"""
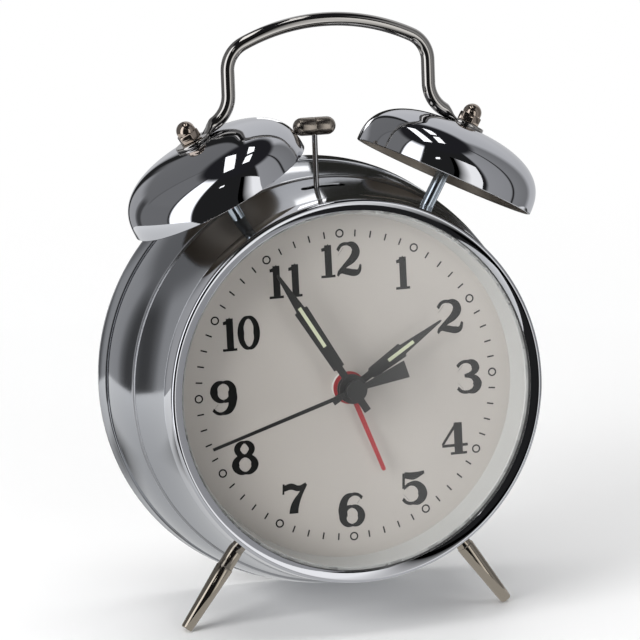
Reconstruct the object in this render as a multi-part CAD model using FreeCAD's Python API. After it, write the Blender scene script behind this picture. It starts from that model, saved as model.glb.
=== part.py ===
import FreeCAD, Part
import math
import os

# Twin bell alarm clock, in millimetres.
# Everything is drawn in the drum's own frame: x to the right, y towards the back, z up,
# with the origin at the centre of the dial's front face. The last function leans the
# clock back on its two legs and its rear rim and sets it on the table.

# The drum, from the dial backwards
CASE_WALL = 0.8
REAR_RIM_RADIUS = 60.2
REAR_RIM_Y = 41.0
FLANGE_FRONT_Y = 33.4
FLANGE_STEP = 0.5
CREASE_RADIUS = 56.4
CREASE_Y = 13.5
BARREL_BULGE = 0.45
COVE_DEPTH = 0.5
SHOULDER_RADIUS = 53.3
SHOULDER_Y = -6.4
NECK_RADIUS = 52.2
NECK_FRONT_Y = -9.0
LEDGE_INNER_RADIUS = 45.5
LEDGE_THICKNESS = 0.8

# Dial, white surround, glass and bezel
DIAL_THICKNESS = 0.5
SURROUND_REAR_RADIUS = 47.3
SURROUND_FRONT_RADIUS = 48.6
SURROUND_DEPTH = 9.4
SURROUND_WALL = 0.9
SURROUND_FLANGE = 1.0
CRYSTAL_THICKNESS = 1.5
CRYSTAL_RISE = 1.7
CRYSTAL_LAND = 0.2
BEZEL_LIP_RADIUS = 49.5
BEZEL_BEAD = 0.5
BEZEL_FRONT_RADIUS = 52.6
BEZEL_REAR_RADIUS = 53.2

# Bells, posts, cap nuts and handle, all in one plane behind the dial
HARDWARE_Y = 6.6
STUD_ANGLE = 29.5
BELL_TILT = 27.0
CROWN_REACH = 78.8
BELL_RADIUS = 26.0
BELL_HEIGHT = 15.2
BELL_SKIRT = 2.2
BELL_STEP = 0.25
BELL_WALL = 0.9
BELL_FULLNESS = 2.44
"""
■ What to do: Restate the data above word for word, please.

■ Reply:
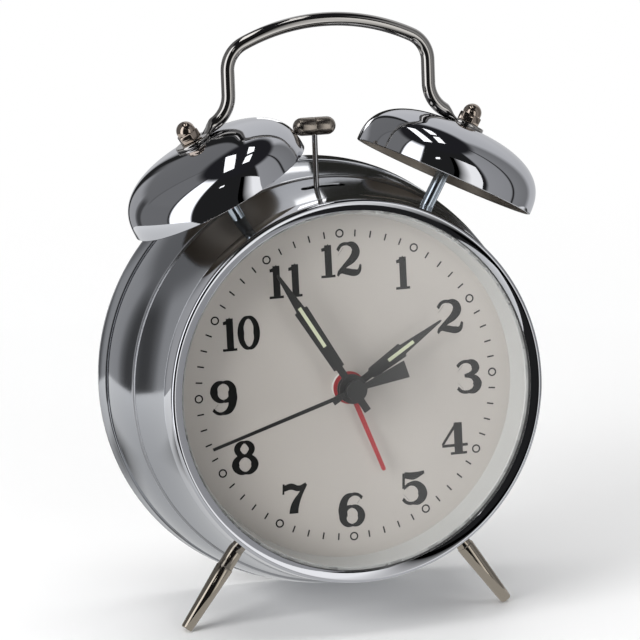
Reconstruct the object in this render as a multi-part CAD model using FreeCAD's Python API. After it, write the Blender scene script behind this picture. It starts from that model, saved as model.glb.
=== part.py ===
import FreeCAD, Part
import math
import os

# Twin bell alarm clock, in millimetres.
# Everything is drawn in the drum's own frame: x to the right, y towards the back, z up,
# with the origin at the centre of the dial's front face. The last function leans the
# clock back on its two legs and its rear rim and sets it on the table.

# The drum, from the dial backwards
CASE_WALL = 0.8
REAR_RIM_RADIUS = 60.2
REAR_RIM_Y = 41.0
FLANGE_FRONT_Y = 33.4
FLANGE_STEP = 0.5
CREASE_RADIUS = 56.4
CREASE_Y = 13.5
BARREL_BULGE = 0.45
COVE_DEPTH = 0.5
SHOULDER_RADIUS = 53.3
SHOULDER_Y = -6.4
NECK_RADIUS = 52.2
NECK_FRONT_Y = -9.0
LEDGE_INNER_RADIUS = 45.5
LEDGE_THICKNESS = 0.8

# Dial, white surround, glass and bezel
DIAL_THICKNESS = 0.5
SURROUND_REAR_RADIUS = 47.3
SURROUND_FRONT_RADIUS = 48.6
SURROUND_DEPTH = 9.4
SURROUND_WALL = 0.9
SURROUND_FLANGE = 1.0
CRYSTAL_THICKNESS = 1.5
CRYSTAL_RISE = 1.7
CRYSTAL_LAND = 0.2
BEZEL_LIP_RADIUS = 49.5
BEZEL_BEAD = 0.5
BEZEL_FRONT_RADIUS = 52.6
BEZEL_REAR_RADIUS = 53.2

# Bells, posts, cap nuts and handle, all in one plane behind the dial
HARDWARE_Y = 6.6
STUD_ANGLE = 29.5
BELL_TILT = 27.0
CROWN_REACH = 78.8
BELL_RADIUS = 26.0
BELL_HEIGHT = 15.2
BELL_SKIRT = 2.2
BELL_STEP = 0.25
BELL_WALL = 0.9
BELL_FULLNESS = 2.44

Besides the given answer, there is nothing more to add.